Opinion
February 1, 2025 — 9.30am
February 1, 2025 — 9.30am
It’s a vexed question, as to the smattering of rights a ticketed spectator enjoys after buying entry to a sporting event.
On one hand, that person is a paying customer. Even the nosebleed tickets for the Australian Open tennis finals last weekend were ridiculously expensive; the best seats in the house each night traded for thousands.
Say what you want, but the total prizemoney pool for the Australian Open wouldn’t nudge being 3 per cent of the $96.5 million it was this year if nobody bought tickets or watched on TV.

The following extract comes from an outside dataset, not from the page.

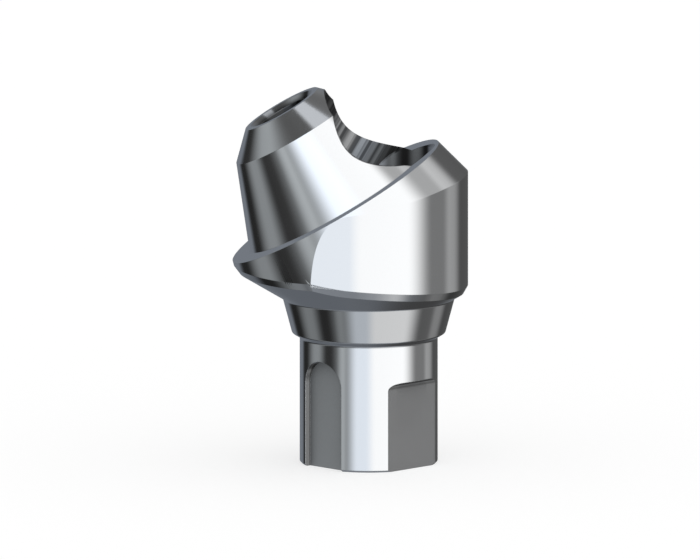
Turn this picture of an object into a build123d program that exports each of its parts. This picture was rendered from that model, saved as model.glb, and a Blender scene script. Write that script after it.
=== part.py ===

Events like the AO generate revenues in orthodox and fixed ways: by selling media rights; by entering into sponsorship, commercial rights and merchandise deals; and through spruiking tickets to paying spectators. Advertisers aren’t going to pay millions to plug their products to a worldwide market if nobody’s watching.
On the other hand, Rod Laver Arena is, at least for the last two weeks of January each year, a workplace for tennis players.
Nobody would seriously countenance the great unwashed, perched in the public gallery of a courtroom, being green-lit to jeer and hiss at the lawyers presenting arguments and cross-examining witnesses, even if better and more efficient justice were to be the byproduct. Yet hectoring professional athletes during a tennis match is almost de rigueur.